Stability Of Political Life

Dev Raj Dahal


The basic aspects of stability of political life in Nepal rest on Constitutional behaviour of leaders and citizens. Any deviation from its spirit spurs multilevel stresses. The Constitution of Nepal has defined the collective goals of citizens and appropriate means vital for the creation of public order, duty and community. It bars pursuing ends beyond its legal and normative limits. Politics in Nepal has become a best medium of conversation with all sectors of society. Its formal aspect operates in the public conversation, peaceful protests, party offices and the parliament. It is driven by necessity, opportunity and destiny and played on high promises, conflicting desire, interest and action on public issues. The informal domain of politics runs behind the scene, networks and familial ties in non-political areas which are no less salient. This plurality of setting imposes difficulty in the resolution of conflict.

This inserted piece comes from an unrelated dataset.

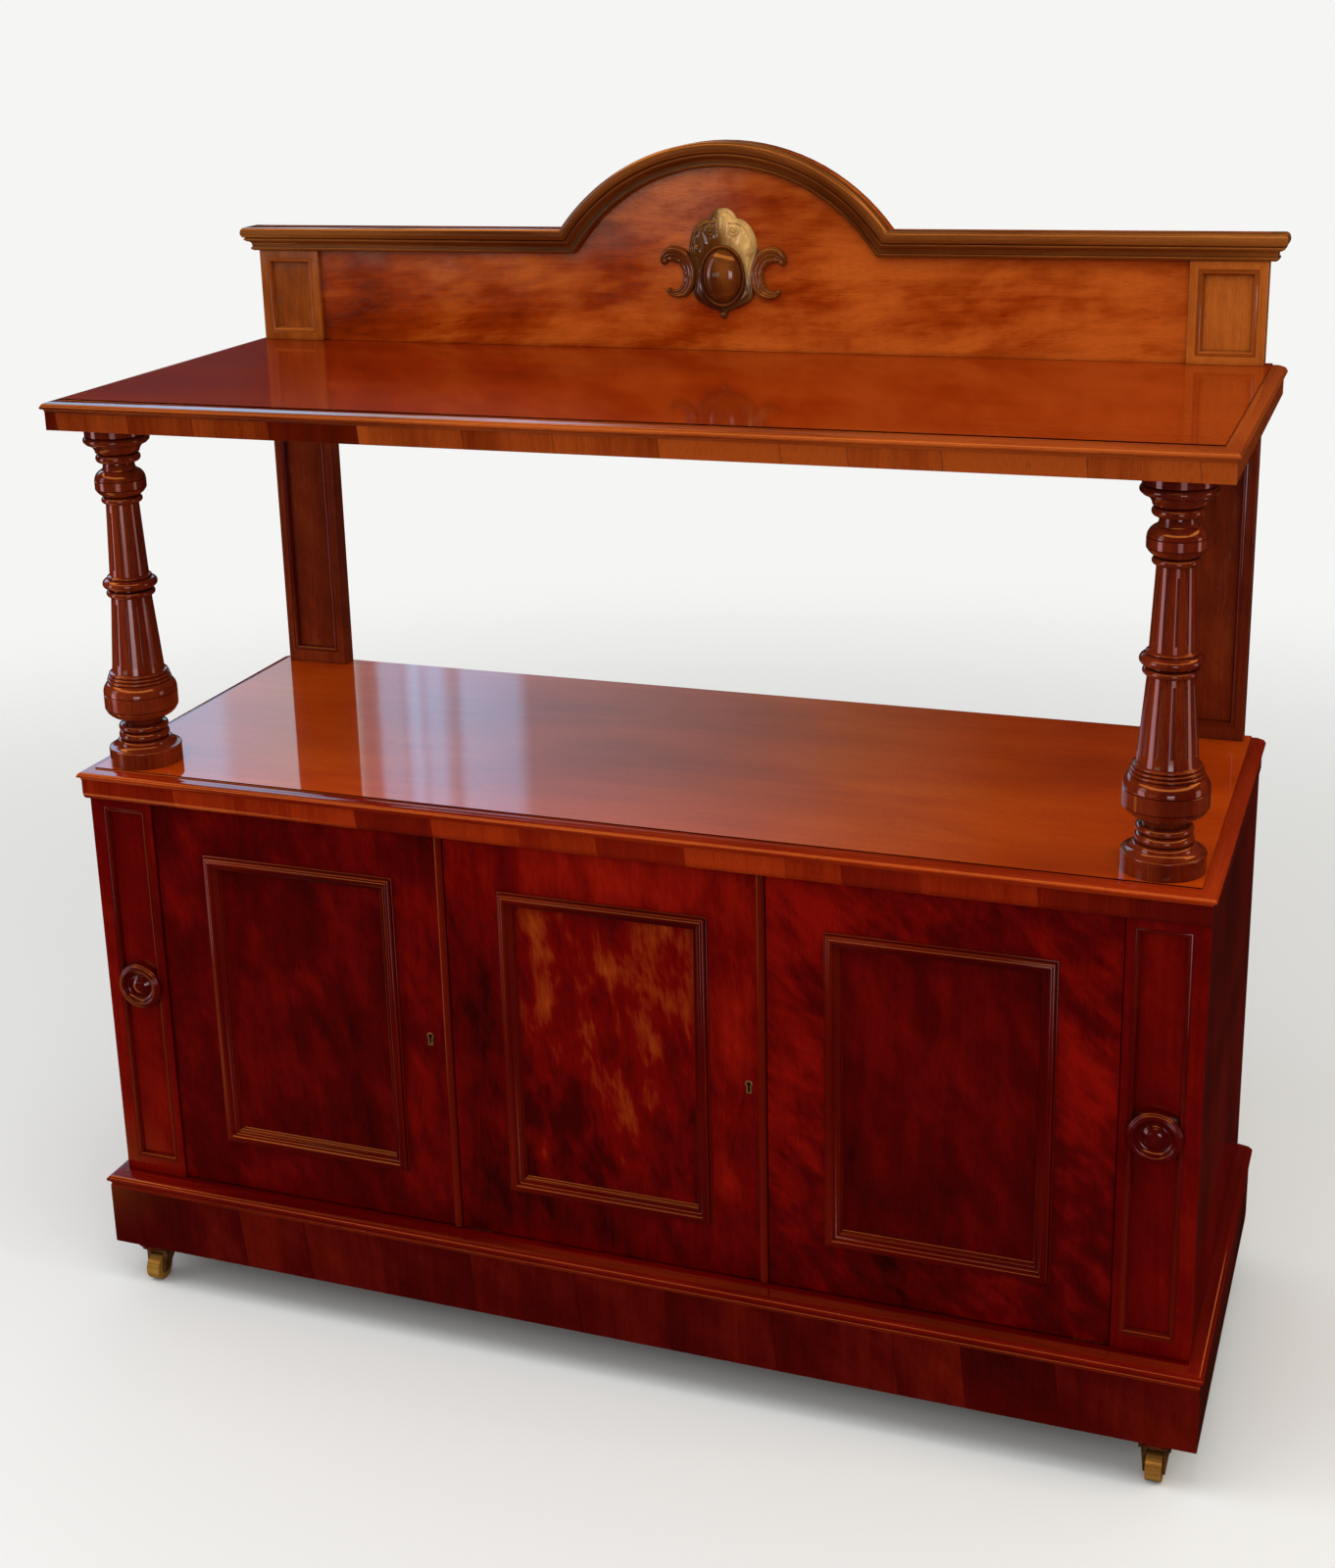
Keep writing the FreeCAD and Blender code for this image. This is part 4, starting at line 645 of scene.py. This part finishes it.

The rules, procedures and methods of struggle of diverse Nepali political actors - parties, interest groups and citizens demand good public policy to improve their political life. Policy process is a vital area to solve problems in a world of causal determinism. Politics is a struggle about ideas, interests, ideologies, policies and identities the leitmotif of which is to gain power, position and personality projection. Do Nepali parties, civil society, economic institutions and public bodies maintain coherent position on the Directive Principles and Policies of the state or driven by their partial institutional biases? How can collective action be attained for the stability of democratic life able to stem the intangible forces of social disruption?

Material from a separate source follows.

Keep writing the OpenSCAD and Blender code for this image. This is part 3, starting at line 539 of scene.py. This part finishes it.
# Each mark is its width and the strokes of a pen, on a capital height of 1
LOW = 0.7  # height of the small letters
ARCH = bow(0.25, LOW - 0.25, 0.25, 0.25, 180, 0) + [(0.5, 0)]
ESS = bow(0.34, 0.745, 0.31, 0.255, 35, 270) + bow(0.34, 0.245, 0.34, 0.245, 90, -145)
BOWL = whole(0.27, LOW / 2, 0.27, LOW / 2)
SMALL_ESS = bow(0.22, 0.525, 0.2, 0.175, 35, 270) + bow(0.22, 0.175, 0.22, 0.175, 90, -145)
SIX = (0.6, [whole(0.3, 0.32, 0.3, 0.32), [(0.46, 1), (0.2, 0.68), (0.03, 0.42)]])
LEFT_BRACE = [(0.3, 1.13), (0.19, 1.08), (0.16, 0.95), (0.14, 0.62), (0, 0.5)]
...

Certain points are relevant. First, compliance to the state’s authority, rule of democracy and governance imperatives is positively correlated with stable equilibrium with the society. It can balance ecology, society and economy without one unduly exploiting the other. The question of ends and means of politics is inadequate to reveal the polymorphous quality of Nepali politics driven by the revolutionary psychology of freedom and equality. How political power is acquired, used and transferred in the institutions shapes the gist of political culture. Distribution of scarce resources to weak social classes for the satisfaction of their vital needs nurture civic culture.

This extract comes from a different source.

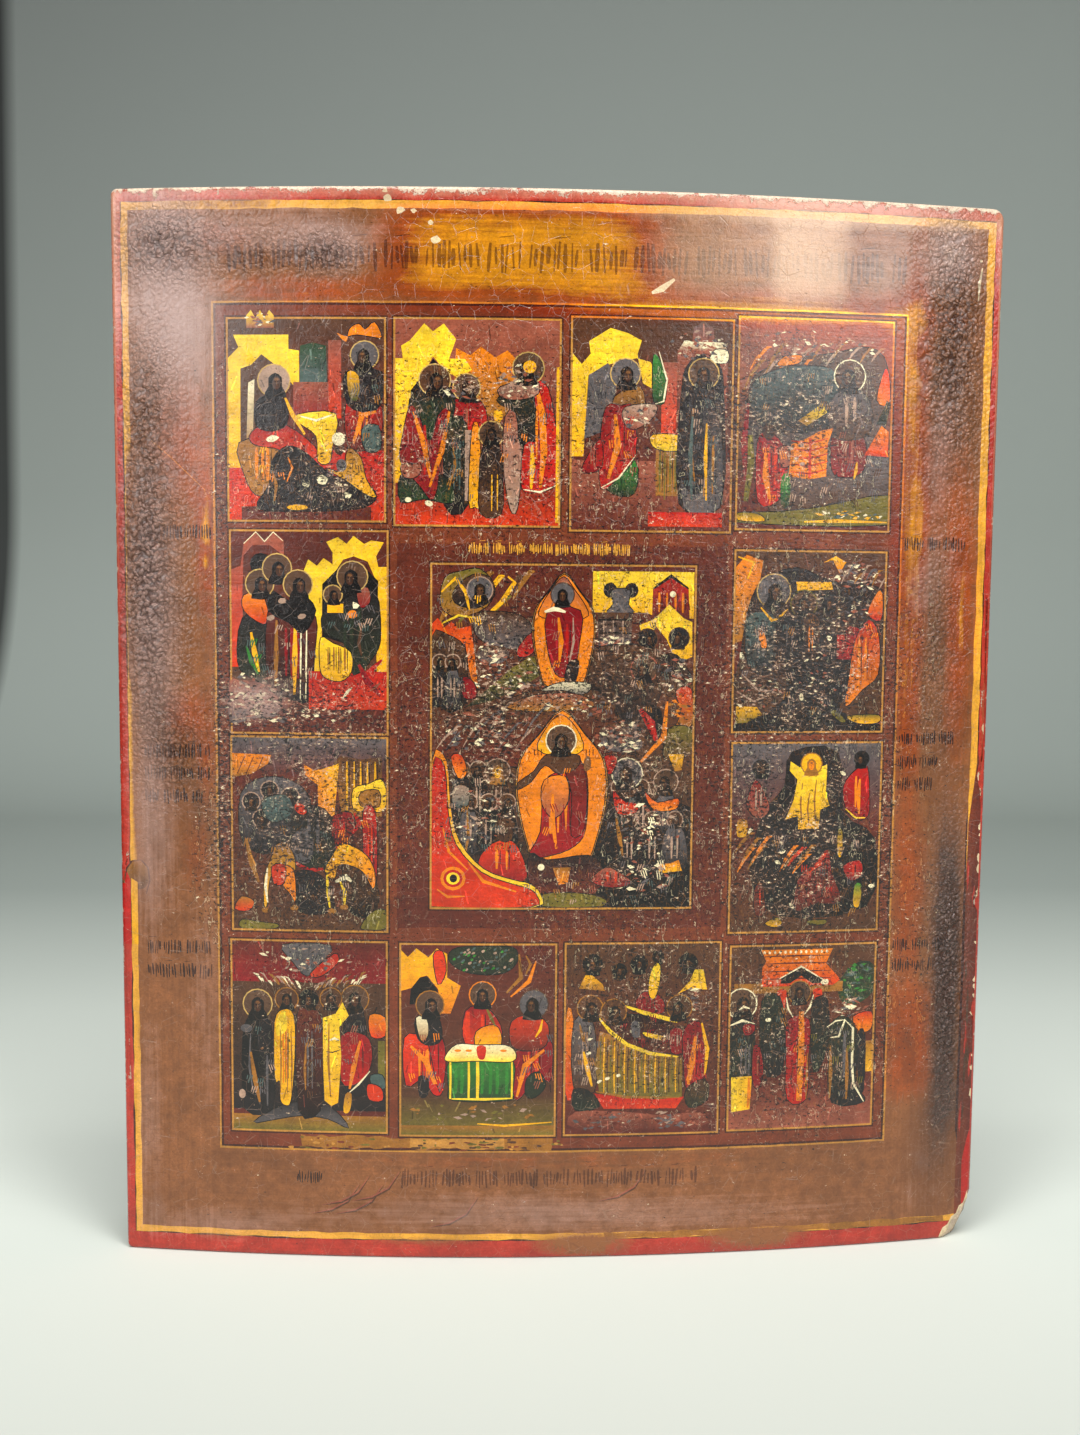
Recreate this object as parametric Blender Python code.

If power transfer is always done through agitation or extra-legal means, not through election and public opinion, it is hard to stop Nepal’s endless political transition and secure the stability of political life. It unleashes unintended consequences and multiple causes losing the standards of problem solution. When politics serves the private concerns of powerful, not public interests, it sinks and no authority can rebound its efficacy, legitimacy and sanctity unless political wisdom, linked with experience and intelligence, informs Nepali leaders and citizens about the duties to each other.
Second, edifice of constitutional regime and domestication of violence by law set other preconditions for stable political life. Nepali laws must be based on public reason, justice and public morality so that each pins hope on its integrity, equity and fairness and sticks to its domain on the hope that current regime serves their interests better in social emancipation. Basic needs deficits, unrealised rights and job scarcity affront their dignity. Politics as a national form of collective life is the sphere of equal reflection of interest, not the promotion of self, partisan or group interest which disunites society. This is essential now in Nepal because citizens have become capable of giving reasons for their actions and demand the transparency and accountability of their leaders’ promises and dealings.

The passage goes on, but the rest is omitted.